Appealing to younger readers is one thing, but replacing Stark with a teenage version of himself from the past because the former had actually been controlled by a time-travelling alien for years? “The Crossing” was quickly and mercifully erased from the continuity book.

Iron Man
Jon Favreau
Played by: Robert Downey Jr
The maiden production for Marvel Studios, up against the gritty Batman sequel, Dark Knight, Iron Man looked like a featherweight already on the ropes but it turned into the surprise hit of the summer. Director Jon Favreau’s note-perfect production stuck closely to Iron Man’s origin story but had Obadiah Stane, now Stark’s mentor, conspire to take over his business empire when the playboy undergoes a Road to Damascus anti-war conversion. Downey Jr’s cocksure womaniser, quite possibly the part he was born to play, helped the film earn an estimated $33 million on its opening day, going on to make around $900 million worldwide.

Iron Man 2
Jon Favreau
Played by: Robert Downey Jr
A sequel is due for next year, with Favreau and Downey Jr back on board and Mickey Rourke playing villain Whiplash. Cameos of Downey Jr’s Stark are also expected in the forthcoming Incredible Hulk and Avengers movies.

• American industrialist, playboy and celebrated nutcase Howard Hughes was Stan Lee’s original inspiration for the character
• Iron Man's helmet was deliberately designed to resemble a skull
• Don Heck based Stark's look on the 1930s movie actor Errol Flynn
• The real reason that Iron Man’s suit changed colour was that Lee wasn’t happy with colourist Stan Goldberg's lead-grey armour
• Both Nicolas Cage and Tom Cruise showed interest in playing Iron Man
• Lee said that in the early days Marvel didn’t get many fan letters from women, “but whenever we did, the letter was usually addressed to Iron Man”

Crimson Dynamo: Iron Man’s Soviet counterpart, the Dynamo’s electricity-harnessing power suit allowed him to fire devastating energy bolts and fly. After they fought Iron Man convinced the suit’s creator, Professor Vanko, to defect to the US and work for him. The somewhat annoyed Russians sent the Black Widow (see below) and Boris Turgenev to kill Vanko. Donning the armour, Turgenev almost defeated Iron Man before Vanko fired an experimental laser at him, killing himself in the process. All told there have been 12 Dynamos.

Black Widow : Beautiful Soviet spy and assassin Natalia Romanova battled Iron Man when she tried to assassinate Professor Vanko after he absconded to the US. Defeated, she later defected herself and became a member of the Avengers and S.H.I.E.L.D.

Titanium Man : Serial failure and Siberian gulag boss Boris Bullski forced imprisoned scientists to build him his own suit of armour using Professor Vanko’s lab, intending to score a propaganda victory for Mother Russia by defeating Iron Man in battle. He didn’t. Repeatedly.

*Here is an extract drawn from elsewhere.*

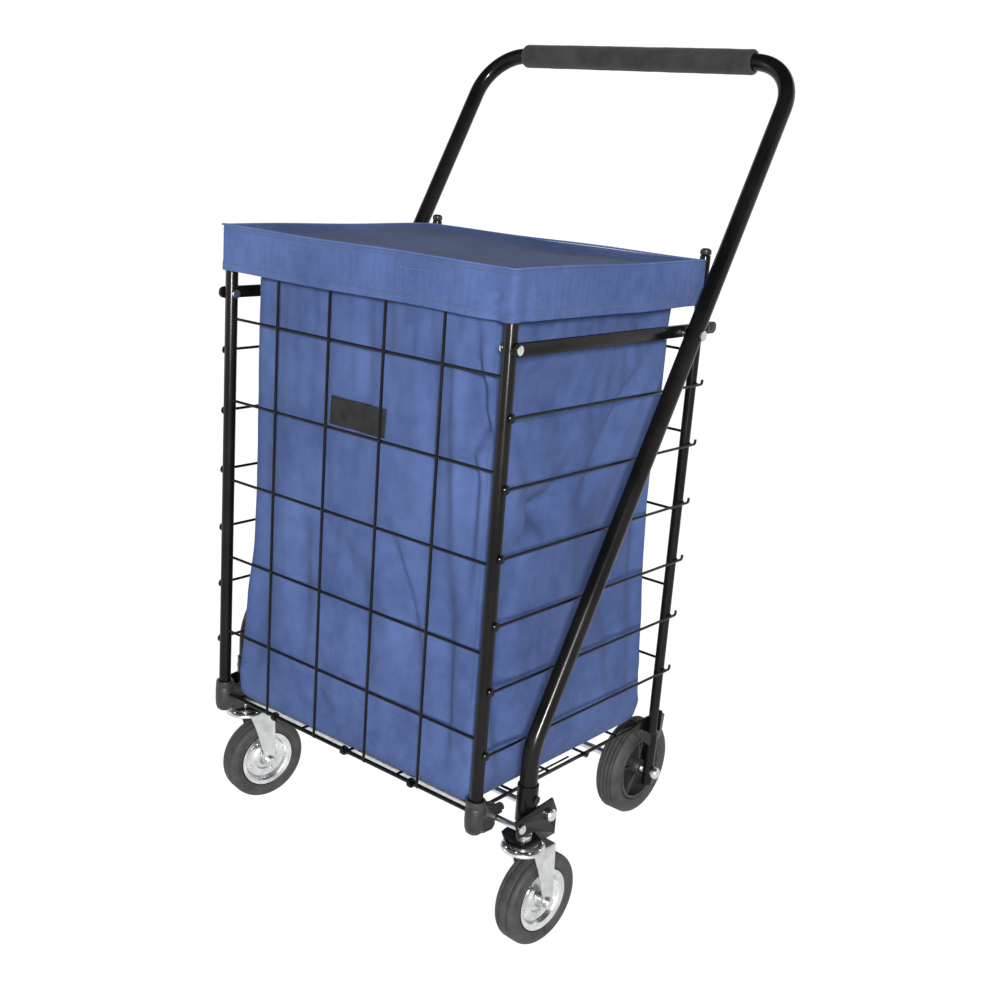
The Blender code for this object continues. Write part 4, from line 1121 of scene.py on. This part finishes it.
# lid sheet and its skirt, cut a little slack, pinned along the top seam and let settle
def makeHood():
    columns, rows = hood["columns"], hood["rows"]
    bm = bmesh.new()
    edge = hood["edge"]
    xs = np.linspace(-hood["half"] + edge, hood["half"] - edge, columns + 1)
    ys = np.linspace(hood["front"] + edge, hood["back"] - edge, rows + 1)
    grid = []
    for y in ys:
        line = []
        for x in xs:
            u = (x + hood["half"]) / (2 * hood["half"])
            v = (y - hood["front"]) / (hood["back"] - hood["front"])
            rim = min(1.0, 6 * min(u, 1 - u, v, 1 - v))
            sag = hood["sag"] * max(0.0, math.sin(math.pi * u) * math.sin(math.pi * v)) ** 0.8
            ripple = 0.0042 * noise.noise(Vector((x * 9, y * 12, 0.4)))
            ripple += 0.0022 * noise.noise(Vector((x * 21, y * 27, 3.4)))
            ripple += 0.0018 * smoothFold(x, hood["half"], 0.09, 1.0) * math.sin(y * 95 - x * 60)
            ridge = smoothFold(x * 0.8 + y, 0.30, 0.018, 0.0030) * smoothFold(x, 0.08, 0.10, 1.0)
            dip = smoothFold(v, 1.0, 0.12, 0.0040) * (0.5 + 0.5 * math.sin(13 * x + 0.6))
            line.append(bm.verts.new((x, y, hood["top"] - sag + rim * (ripple + ridge) - dip)))
        grid.append(line)
    for a, b in zip(grid, grid[1:]):
        for k in range(columns):
            bm.faces.new((a[k], a[k + 1], b[k + 1], b[k]))
    border = grid[0] + [line[-1] for line in grid[1:]]
    border += grid[-1][-2::-1] + [line[0] for line in grid[-2:0:-1]]
    seamStart = len(bm.verts)
    previous = border
    count = len(border)
    depths = [0.0012, 0.0040] + list(np.linspace(0.0075, hood["top"] - hood["hem"], hood["skirt"]))
    for depth in depths:
        ring = []
        for vertex in border:
            x, y = vertex.co.x, vertex.co.y
            outX = math.copysign(1, x) if abs(x) > hood["half"] - edge - 1e-5 else 0
            outY = -1 if y < hood["front"] + edge + 1e-5 else 1 if y > hood["back"] - edge - 1e-5 else 0
            grow = edge * (0.62 if depth < 0.002 else 1.0) * (0.78 if outX and outY else 1.0)
            down = min(1.0, depth / 0.05)
            along = x if outY else y + 3
            ripple = 0.0012 * noise.noise(Vector((along * 14, depth * 20, 2)))
            ripple = down * (ripple + 0.0010 * math.sin(along * 31 + 1))
            pinch = 0.0
            if outY < 0 and x > 0:
                pinch = smoothFold(x, hood["half"] - 0.026, 0.010, 0.0052) * down
                near = smoothFold(x, hood["half"] - 0.02, 0.04, 1.0)
                pinch += 0.0022 * down * near * math.sin(depth * 260 + x * 60)
            if outX > 0 and y < 0.1:
                pinch = smoothFold(y, hood["front"] + 0.022, 0.008, 0.0028) * down
                near = smoothFold(y, hood["front"] + 0.01, 0.03, 1.0)
                pinch += 0.0012 * down * near * math.sin(depth * 230)
            hemBand = 0.0007 if depth > hood["top"] - hood["hem"] - 0.011 else 0.0
            reach = grow + ripple - pinch + hemBand
            z = hood["top"] - depth + 0.0006 * math.sin(along * 23)
            ring.append(bm.verts.new((x + outX * reach, y + outY * min(reach, 0.0042), z)))
        for k in range(count):
            bm.faces.new((previous[k - 1], previous[k], ring[k], ring[k - 1]))
        previous = ring
    piece = linkCloth("linerHood", bm, lidCloth)
    total = len(piece.data.vertices)
    pins = {}
    for row in range(rows + 1):
        for column in range(columns + 1):
            if row in (0, rows) or column in (0, columns):
                pins[row * (columns + 1) + column] = 1.0
    for index in range(seamStart, seamStart + count * 3):
        pins[index] = 1.0
    for index in range(seamStart + count * 3, total):
        pins[index] = 0.35
    settings = {
        "quality": 6,
        "mass": 0.22,
        "tension_stiffness": 15,
        "compression_stiffness": 15,
        "shear_stiffness": 8,
        "bending_stiffness": 0.6,
        "air_damping": 3.0,
        "shrink_min": -0.012,
        "pin_stiffness": 0.6,
    }
    start, settled = drape(piece, pins, settings, 14, 0.006)
    # the skirt stays outside the tubes and inside the legs
    skirt = np.arange(len(start)) >= seamStart
    settled[skirt, 0] = np.where(
        np.abs(start[skirt, 0]) > hood["half"] - 0.002,
        np.sign(start[skirt, 0]) * np.clip(np.abs(settled[skirt, 0]), 0.2368, 0.2412),
        settled[skirt, 0],
    )
    depthwise = settled[skirt, 1]
    onFront = start[skirt, 1] < hood["front"] + 0.002
    depthwise = np.where(onFront, np.clip(depthwise, -0.0150, -0.0094), depthwise)
    onBack = start[skirt, 1] > hood["back"] - 0.002
    settled[skirt, 1] = np.where(onBack, np.clip(depthwise, 0.3690, 0.3727), depthwise)
    settled[:, 2] = np.maximum(settled[:, 2], np.where(skirt, 0.5765, 0.6185))
    setPoints(piece, settled)
    rim = [settled[seamStart + k] for k in range(count)]
    hemRow = [settled[seamStart + count * (len(depths) - 1) + k] for k in range(count)]
    return piece, rim, hemRow


hoodPiece, rim, hemRow = makeHood()
print("hood hung")


def surfaceOf(piece):
    graph = bpy.context.evaluated_depsgraph_get()
    return BVHTree.FromObject(piece.evaluated_get(graph), graph)


sewing = {"stitch": 0.0036, "gap": 0.0014, "thread": 0.00042, "lift": 0.00028}


# short raised stitches laid along a path on the cloth
def stitchRow(bm, surface, path, closed=False):
    points = np.array([list(p) for p in path] + ([list(path[0])] if closed else []))
    lengths = np.concatenate([[0], np.cumsum(np.linalg.norm(np.diff(points, axis=0), axis=1))])
    at = 0.0
    while at + sewing["stitch"] < lengths[-1]:
        line = []
        for share, lift in ((0, -0.6), (0.2, 0.8), (0.5, 1.2), (0.8, 0.8), (1, -0.6)):
            here = at + share * sewing["stitch"]
            spot = Vector([np.interp(here, lengths, points[:, i]) for i in range(3)])
            place, normal, _, _ = surface.find_nearest(spot)
            if normal.dot(spot - Vector((0, 0.18, 0.55))) < 0:
                normal = -normal
            line.append(place + normal * sewing["lift"] * lift)
        sweep(bm, line, sewing["thread"], 5)
        at += sewing["stitch"] + sewing["gap"]


finishCloth(bagPiece, bag["wall"])
finishCloth(hoodPiece, hood["wall"])
bpy.context.view_layer.update()
hoodSurface = surfaceOf(hoodPiece)
bagSurface = surfaceOf(bagPiece)

bm = bmesh.new()
sweep(bm, [Vector(p) + Vector((0, 0, 0.0006)) for p in rim[::2]], 0.0013, 10, closed=True)
piping = linkCloth("hoodPiping", bm, pipingCloth)

bm = bmesh.new()
stitchRow(bm, hoodSurface, [Vector(p) + Vector((0, 0, 0.0090)) for p in hemRow[::2]], closed=True)
stitchRow(bm, hoodSurface, [Vector(p) + Vector((0, 0, -0.0052)) for p in rim[::2]], closed=True)
hemStitches = linkCloth("hoodStitches", bm, thread)

# fastening patches sewn behind the skirt show as stitched rectangles
patches = [
    {"face": "front", "from": -0.146, "to": -0.101, "low": 0.594, "high": 0.619},
    {"face": "front", "from": 0.070, "to": 0.116, "low": 0.593, "high": 0.617},
    {"face": "right", "from": 0.322, "to": 0.346, "low": 0.593, "high": 0.616},
    {"face": "left", "from": 0.322, "to": 0.346, "low": 0.593, "high": 0.616},
    {"face": "back", "from": -0.120, "to": -0.075, "low": 0.593, "high": 0.616},
    {"face": "back", "from": 0.075, "to": 0.120, "low": 0.593, "high": 0.616},
]
bm = bmesh.new()
for patch in patches:
    corners = []
    for end, height in (("from", "low"), ("to", "low"), ("to", "high"), ("from", "high")):
        across, z = patch[end], patch[height]
        places = {
            "front": (across, hood["front"], z),
            "back": (across, hood["back"], z),
            "right": (hood["half"], across, z),
            "left": (-hood["half"], across, z),
        }
        corners.append(places[patch["face"]])
    stitchRow(bm, hoodSurface, corners, closed=True)
patchStitches = linkCloth("patchStitches", bm, darkThread)

# seams down the bag's four corners
seamLines = []
for x, y in ((-0.199, 0.013), (0.199, 0.013), (0.199, 0.363), (-0.199, 0.363)):
    seamLines.append([(x, y, z) for z in np.linspace(0.570, 0.020, 60)])
bm = bmesh.new()
for line in seamLines:
    path = []
    for spot in line:
        place, normal, _, _ = bagSurface.find_nearest(Vector(spot))
        path.append(place + normal * 0.0002)
    sweep(bm, path, 0.0007, 8)
bagSeams = linkCloth("bagSeams", bm, bagCloth)

patchLabel = {
    "left": -0.052,
    "right": 0.044,
    "low": 0.413,
    "high": 0.448,
    "columns": 40,
    "rows": 16,
    "thick": 0.0007,
}


# blank woven label that follows the bag's front
def makeLabel():
    bm = bmesh.new()
    grid = []
    for j in range(patchLabel["rows"] + 1):
        line = []
        for i in range(patchLabel["columns"] + 1):
            u, v = i / patchLabel["columns"], j / patchLabel["rows"]
            x = patchLabel["left"] + (patchLabel["right"] - patchLabel["left"]) * u
            z = patchLabel["low"] + (patchLabel["high"] - patchLabel["low"]) * v
            hit = bagSurface.ray_cast(Vector((x, -0.05, z)), Vector((0, 1, 0)))[0]
            border = min(u, 1 - u) * 0.096 < 0.002 or min(v, 1 - v) * 0.035 < 0.002
            line.append(bm.verts.new((x, hit.y - 0.0004 - (0.0002 if border else 0), z)))
        grid.append(line)
    for a, b in zip(grid, grid[1:]):
        for i in range(patchLabel["columns"]):
            bm.faces.new((a[i], a[i + 1], b[i + 1], b[i]))
    piece = linkCloth("labelPatch", bm, label)
    thickness = piece.modifiers.new("label thickness", "SOLIDIFY")
    thickness.thickness = patchLabel["thick"]
    thickness.offset = 1
    return piece


labelPiece = makeLabel()
hangOnBasket(bagPiece, ["liner_bag"])
hangOnBasket(hoodPiece, ["liner_hood"])
hangOnBasket(labelPiece, ["label_patch"])
for piece in (piping, hemStitches, patchStitches, bagSeams):
    hangOnBasket(piece)
print("fabric sewn")


# Pale bowl of a floor, three soft lights and the camera
studio = {
    "floor": (0.08, 0.08, 0.08),
    "glow": 0.98,
    "world": 0.08,
    "key": 290.0,
    "left": 12.0,
    "back": 6.0,
    "radius": 9.0,
}


def addArea(name, place, aim, size, power):
    light = bpy.data.lights.new(name, "AREA")
    light.shape = "RECTANGLE"
    light.size, light.size_y = size
    light.energy = power
    lamp = bpy.data.objects.new(name, light)
    bpy.context.scene.collection.objects.link(lamp)
    lamp.location = place
    lamp.rotation_euler = (Vector(aim) - Vector(place)).to_track_quat("-Z", "Y").to_euler()


bm = bmesh.new()
bowl = [(0, 0), (studio["radius"] - 2, 0)]
for i in range(1, 9):
    angle = math.pi / 2 * i / 8
    bowl.append((studio["radius"] - 2 + 2 * math.sin(angle), 2 - 2 * math.cos(angle)))
bowl.append((studio["radius"], 5.5))
rings = []
for r, z in bowl:
    turns = [2 * math.pi * k / 64 for k in range(64 if r else 1)]
    rings.append([bm.verts.new((r * math.cos(a), r * math.sin(a), z)) for a in turns])
for low, high in zip(rings, rings[1:]):
    for k in range(64):
        inner = (low[k], low[k - 1]) if len(low) > 1 else (low[0],)
        bm.faces.new((*inner, high[k - 1], high[k]))
bmesh.ops.recalc_face_normals(bm, faces=bm.faces)
mesh = bpy.data.meshes.new("studioFloor")
bm.to_mesh(mesh)
bm.free()
mesh.shade_smooth()
ground = bpy.data.objects.new("studioFloor", mesh)
bpy.context.scene.collection.objects.link(ground)
material, tree, shader = startMaterial("paleFloor", 0.9, 0.0, {"Emission Strength": studio["glow"]})
shader.inputs["Base Color"].default_value = (*studio["floor"], 1)
shader.inputs["Emission Color"].default_value = (1, 1, 1, 1)
mesh.materials.append(material)

world = bpy.data.worlds.new("studio")
world.use_nodes = True
world.node_tree.nodes["Background"].inputs[0].default_value = (1, 1, 1, 1)
world.node_tree.nodes["Background"].inputs[1].default_value = studio["world"]
bpy.context.scene.world = world
addArea("key", (2.7, -2.9, 1.95), (0, 0, 0.5), (0.45, 0.45), studio["key"])
addArea("left", (-2.8, -2.0, 1.4), (0, 0, 0.5), (0.8, 1.4), studio["left"])
addArea("back", (0.8, 3.2, 1.6), (0, 0, 0.5), (1.6, 1.6), studio["back"])

lens = {"at": (1.085765, -1.284175, 1.092715), "turn": (1.206209, 0.006165, 0.695391), "mm": 47.03}
camera = bpy.data.objects.new("camera", bpy.data.cameras.new("camera"))
bpy.context.scene.collection.objects.link(camera)
camera.location = lens["at"]
camera.rotation_euler = lens["turn"]
camera.data.lens = lens["mm"]
camera.data.sensor_width = 36
camera.data.clip_start = 0.02
bpy.context.scene.camera = camera
bpy.context.scene.view_settings.view_transform = "Standard"

print("scene ready")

Ghost : Arch-technocrat Stark is understandably something of a hate figure for this mysterious freelance electrically-charged industrial saboteur and inventor, who has a pathological hatred for high-tech business and businessmen.

The Mandarin : After discovering a crashed alien spaceship, this Chinese super villain and embittered civil servant (no, really) mastered its technology – along with ten “power rings” – but found Iron Man and Stark Enterprises a continual barrier to his plans for world domination.

Iron Monger : After engineering Stark’s relapse into alcoholism, ruthless business rival Obadiah Stane took over his business empire and, from Stark’s discarded notes, had his own Iron Man-style suit created. Vanquished by a recovered Stark, Stane blew his own head off with a repulsor beam. His son took up the mantle, eventually becoming a complete cyborg.